The task
Reproduce the first line and every line after it, exactly, through the one containing "const anchorHoleHeight = 76.2;". Leave out the rest.

Recorded information
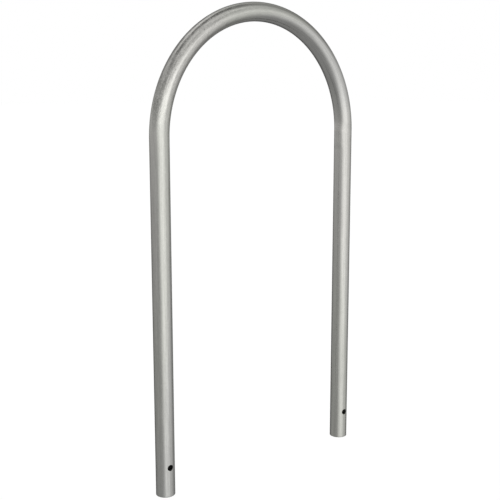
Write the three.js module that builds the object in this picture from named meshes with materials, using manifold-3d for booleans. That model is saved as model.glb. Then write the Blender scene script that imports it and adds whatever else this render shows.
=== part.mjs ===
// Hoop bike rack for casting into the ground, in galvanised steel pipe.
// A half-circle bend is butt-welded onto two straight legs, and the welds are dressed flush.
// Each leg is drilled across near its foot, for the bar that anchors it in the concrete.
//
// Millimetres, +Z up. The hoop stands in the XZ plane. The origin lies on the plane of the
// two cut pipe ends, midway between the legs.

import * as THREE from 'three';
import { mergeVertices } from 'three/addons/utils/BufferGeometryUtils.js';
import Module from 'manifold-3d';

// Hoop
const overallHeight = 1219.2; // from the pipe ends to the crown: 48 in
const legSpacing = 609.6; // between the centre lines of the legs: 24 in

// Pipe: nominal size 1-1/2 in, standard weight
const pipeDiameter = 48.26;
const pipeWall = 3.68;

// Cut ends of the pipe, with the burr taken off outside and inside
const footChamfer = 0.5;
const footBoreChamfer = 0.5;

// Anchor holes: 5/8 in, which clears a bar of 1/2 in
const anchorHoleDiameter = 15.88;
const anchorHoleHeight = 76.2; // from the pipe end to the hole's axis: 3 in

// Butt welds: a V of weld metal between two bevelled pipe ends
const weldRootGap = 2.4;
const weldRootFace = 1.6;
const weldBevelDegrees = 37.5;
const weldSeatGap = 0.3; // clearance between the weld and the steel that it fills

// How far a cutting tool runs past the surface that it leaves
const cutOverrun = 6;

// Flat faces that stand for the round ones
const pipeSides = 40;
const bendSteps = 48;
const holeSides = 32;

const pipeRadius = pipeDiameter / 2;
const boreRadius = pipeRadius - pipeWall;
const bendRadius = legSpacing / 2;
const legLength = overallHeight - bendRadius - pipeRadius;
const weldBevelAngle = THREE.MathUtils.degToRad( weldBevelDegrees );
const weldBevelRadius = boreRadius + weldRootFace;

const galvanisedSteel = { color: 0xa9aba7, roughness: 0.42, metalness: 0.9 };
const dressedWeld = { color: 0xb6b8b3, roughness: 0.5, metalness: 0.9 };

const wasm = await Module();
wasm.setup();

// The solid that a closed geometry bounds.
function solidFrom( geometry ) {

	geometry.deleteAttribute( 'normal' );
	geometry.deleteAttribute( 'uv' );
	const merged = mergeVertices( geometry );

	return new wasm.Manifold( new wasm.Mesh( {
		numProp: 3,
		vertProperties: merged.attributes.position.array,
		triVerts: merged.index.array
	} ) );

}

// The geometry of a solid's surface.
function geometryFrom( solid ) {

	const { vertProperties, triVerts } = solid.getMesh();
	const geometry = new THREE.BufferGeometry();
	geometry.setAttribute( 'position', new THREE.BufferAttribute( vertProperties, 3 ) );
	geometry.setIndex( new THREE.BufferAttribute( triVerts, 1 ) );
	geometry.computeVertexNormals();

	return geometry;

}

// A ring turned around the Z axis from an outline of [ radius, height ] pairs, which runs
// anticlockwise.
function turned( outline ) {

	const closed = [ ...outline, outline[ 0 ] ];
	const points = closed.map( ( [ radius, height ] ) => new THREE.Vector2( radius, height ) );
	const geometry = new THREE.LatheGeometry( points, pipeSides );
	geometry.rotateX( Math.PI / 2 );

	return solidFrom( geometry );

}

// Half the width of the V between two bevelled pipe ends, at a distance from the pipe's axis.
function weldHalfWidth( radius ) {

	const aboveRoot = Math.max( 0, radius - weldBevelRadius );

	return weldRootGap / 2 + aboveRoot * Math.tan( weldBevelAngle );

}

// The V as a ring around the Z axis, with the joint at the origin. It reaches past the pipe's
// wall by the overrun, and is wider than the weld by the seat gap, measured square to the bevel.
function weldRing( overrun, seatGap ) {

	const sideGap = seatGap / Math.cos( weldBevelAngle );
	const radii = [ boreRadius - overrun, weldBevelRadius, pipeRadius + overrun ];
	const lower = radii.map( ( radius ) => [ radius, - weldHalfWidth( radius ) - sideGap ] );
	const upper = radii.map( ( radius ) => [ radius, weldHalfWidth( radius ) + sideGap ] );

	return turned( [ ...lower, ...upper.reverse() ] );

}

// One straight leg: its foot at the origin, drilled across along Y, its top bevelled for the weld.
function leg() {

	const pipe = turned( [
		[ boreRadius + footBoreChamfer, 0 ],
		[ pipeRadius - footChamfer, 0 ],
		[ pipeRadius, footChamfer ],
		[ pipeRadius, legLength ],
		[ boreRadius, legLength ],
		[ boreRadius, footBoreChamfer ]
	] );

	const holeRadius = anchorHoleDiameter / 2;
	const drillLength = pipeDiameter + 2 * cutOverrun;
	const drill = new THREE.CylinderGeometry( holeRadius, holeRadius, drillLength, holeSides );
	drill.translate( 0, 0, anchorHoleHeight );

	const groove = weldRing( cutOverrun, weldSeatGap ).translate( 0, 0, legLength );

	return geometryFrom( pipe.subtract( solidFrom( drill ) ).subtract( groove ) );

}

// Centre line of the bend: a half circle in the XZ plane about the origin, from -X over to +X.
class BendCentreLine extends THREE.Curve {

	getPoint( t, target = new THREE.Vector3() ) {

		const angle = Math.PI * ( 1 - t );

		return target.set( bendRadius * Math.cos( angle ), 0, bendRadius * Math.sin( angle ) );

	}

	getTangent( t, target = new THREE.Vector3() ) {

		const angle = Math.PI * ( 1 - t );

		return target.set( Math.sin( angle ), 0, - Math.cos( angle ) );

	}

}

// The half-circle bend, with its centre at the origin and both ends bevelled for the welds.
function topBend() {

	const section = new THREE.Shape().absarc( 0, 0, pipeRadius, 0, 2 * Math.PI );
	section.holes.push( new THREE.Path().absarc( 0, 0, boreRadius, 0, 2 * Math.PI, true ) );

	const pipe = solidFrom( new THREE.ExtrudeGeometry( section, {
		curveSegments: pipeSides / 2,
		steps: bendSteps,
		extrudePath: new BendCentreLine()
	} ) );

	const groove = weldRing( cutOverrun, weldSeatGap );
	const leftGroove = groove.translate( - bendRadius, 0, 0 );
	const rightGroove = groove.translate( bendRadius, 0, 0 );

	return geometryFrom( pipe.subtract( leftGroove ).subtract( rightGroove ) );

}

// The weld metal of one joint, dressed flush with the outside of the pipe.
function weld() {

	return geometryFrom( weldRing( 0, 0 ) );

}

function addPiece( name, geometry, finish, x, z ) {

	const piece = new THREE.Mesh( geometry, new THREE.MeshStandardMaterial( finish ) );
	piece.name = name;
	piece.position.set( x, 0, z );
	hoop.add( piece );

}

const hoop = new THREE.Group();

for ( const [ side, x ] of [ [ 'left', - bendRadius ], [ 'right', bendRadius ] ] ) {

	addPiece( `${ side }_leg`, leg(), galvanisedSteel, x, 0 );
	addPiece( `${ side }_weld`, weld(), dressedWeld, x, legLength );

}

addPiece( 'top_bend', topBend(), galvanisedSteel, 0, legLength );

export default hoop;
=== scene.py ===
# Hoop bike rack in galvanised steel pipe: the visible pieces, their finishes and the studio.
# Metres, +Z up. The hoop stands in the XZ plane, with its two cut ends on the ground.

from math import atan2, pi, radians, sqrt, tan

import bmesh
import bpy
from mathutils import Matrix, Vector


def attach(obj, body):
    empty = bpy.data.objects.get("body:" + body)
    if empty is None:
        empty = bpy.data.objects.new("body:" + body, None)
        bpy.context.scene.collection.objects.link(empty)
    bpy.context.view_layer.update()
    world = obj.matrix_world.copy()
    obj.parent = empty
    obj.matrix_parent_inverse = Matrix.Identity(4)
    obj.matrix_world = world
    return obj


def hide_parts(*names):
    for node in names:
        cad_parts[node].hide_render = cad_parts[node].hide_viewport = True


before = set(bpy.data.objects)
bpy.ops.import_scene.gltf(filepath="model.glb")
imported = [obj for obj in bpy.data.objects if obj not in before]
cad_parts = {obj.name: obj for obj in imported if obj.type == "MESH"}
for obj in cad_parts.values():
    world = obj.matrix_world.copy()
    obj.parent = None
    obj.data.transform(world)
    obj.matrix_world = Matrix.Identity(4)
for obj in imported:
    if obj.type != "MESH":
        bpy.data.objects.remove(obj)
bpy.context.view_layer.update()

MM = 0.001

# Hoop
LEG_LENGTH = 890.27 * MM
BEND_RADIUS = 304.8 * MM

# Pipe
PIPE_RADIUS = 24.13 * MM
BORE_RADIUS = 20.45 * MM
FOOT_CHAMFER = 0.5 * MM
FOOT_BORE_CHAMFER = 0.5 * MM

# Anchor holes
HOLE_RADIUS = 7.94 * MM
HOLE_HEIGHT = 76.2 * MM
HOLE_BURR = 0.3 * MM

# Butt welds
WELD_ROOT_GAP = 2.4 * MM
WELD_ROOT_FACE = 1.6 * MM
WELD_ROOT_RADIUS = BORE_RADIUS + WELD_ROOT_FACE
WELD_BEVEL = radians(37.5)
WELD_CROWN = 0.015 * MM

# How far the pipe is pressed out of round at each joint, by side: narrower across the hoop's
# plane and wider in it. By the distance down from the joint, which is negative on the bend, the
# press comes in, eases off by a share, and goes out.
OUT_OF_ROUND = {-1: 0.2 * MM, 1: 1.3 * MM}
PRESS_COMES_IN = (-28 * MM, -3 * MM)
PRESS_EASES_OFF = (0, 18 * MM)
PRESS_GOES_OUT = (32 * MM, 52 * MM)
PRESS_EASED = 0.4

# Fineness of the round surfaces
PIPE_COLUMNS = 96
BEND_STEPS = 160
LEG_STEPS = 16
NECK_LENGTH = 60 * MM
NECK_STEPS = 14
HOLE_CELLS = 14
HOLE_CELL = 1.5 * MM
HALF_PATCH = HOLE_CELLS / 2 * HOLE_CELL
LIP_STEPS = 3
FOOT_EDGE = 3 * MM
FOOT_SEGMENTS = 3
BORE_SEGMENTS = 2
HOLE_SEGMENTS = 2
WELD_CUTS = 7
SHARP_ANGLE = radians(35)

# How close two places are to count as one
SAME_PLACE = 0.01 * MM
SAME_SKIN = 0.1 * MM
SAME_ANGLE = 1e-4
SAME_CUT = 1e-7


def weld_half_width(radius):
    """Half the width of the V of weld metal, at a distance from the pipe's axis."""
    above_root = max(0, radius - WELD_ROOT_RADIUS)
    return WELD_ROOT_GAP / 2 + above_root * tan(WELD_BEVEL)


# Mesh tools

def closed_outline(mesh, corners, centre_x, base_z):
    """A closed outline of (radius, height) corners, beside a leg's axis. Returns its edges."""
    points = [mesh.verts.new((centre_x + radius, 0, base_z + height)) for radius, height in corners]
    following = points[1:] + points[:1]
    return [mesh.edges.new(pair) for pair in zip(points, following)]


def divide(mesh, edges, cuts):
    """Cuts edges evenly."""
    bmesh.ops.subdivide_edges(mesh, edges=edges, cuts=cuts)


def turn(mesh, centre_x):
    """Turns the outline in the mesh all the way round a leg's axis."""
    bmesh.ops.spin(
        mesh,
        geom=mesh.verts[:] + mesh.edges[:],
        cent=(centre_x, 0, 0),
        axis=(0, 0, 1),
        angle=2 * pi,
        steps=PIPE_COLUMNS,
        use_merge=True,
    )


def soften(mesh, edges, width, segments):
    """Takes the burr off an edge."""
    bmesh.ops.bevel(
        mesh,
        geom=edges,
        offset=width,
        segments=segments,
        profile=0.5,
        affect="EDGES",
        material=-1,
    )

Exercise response
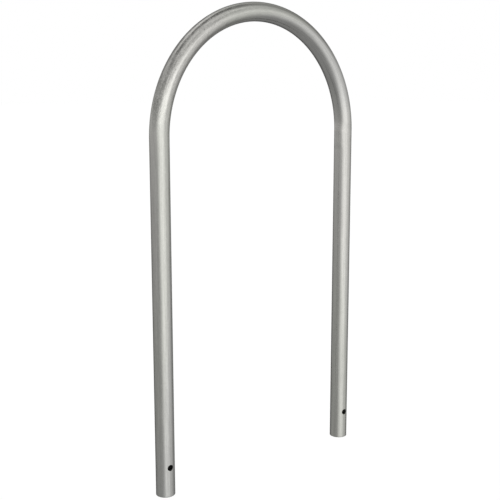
Write the three.js module that builds the object in this picture from named meshes with materials, using manifold-3d for booleans. That model is saved as model.glb. Then write the Blender scene script that imports it and adds whatever else this render shows.
=== part.mjs ===
// Hoop bike rack for casting into the ground, in galvanised steel pipe.
// A half-circle bend is butt-welded onto two straight legs, and the welds are dressed flush.
// Each leg is drilled across near its foot, for the bar that anchors it in the concrete.
//
// Millimetres, +Z up. The hoop stands in the XZ plane. The origin lies on the plane of the
// two cut pipe ends, midway between the legs.

import * as THREE from 'three';
import { mergeVertices } from 'three/addons/utils/BufferGeometryUtils.js';
import Module from 'manifold-3d';

// Hoop
const overallHeight = 1219.2; // from the pipe ends to the crown: 48 in
const legSpacing = 609.6; // between the centre lines of the legs: 24 in

// Pipe: nominal size 1-1/2 in, standard weight
const pipeDiameter = 48.26;
const pipeWall = 3.68;

// Cut ends of the pipe, with the burr taken off outside and inside
const footChamfer = 0.5;
const footBoreChamfer = 0.5;

// Anchor holes: 5/8 in, which clears a bar of 1/2 in
const anchorHoleDiameter = 15.88;
const anchorHoleHeight = 76.2; // from the pipe end to the hole's axis: 3 in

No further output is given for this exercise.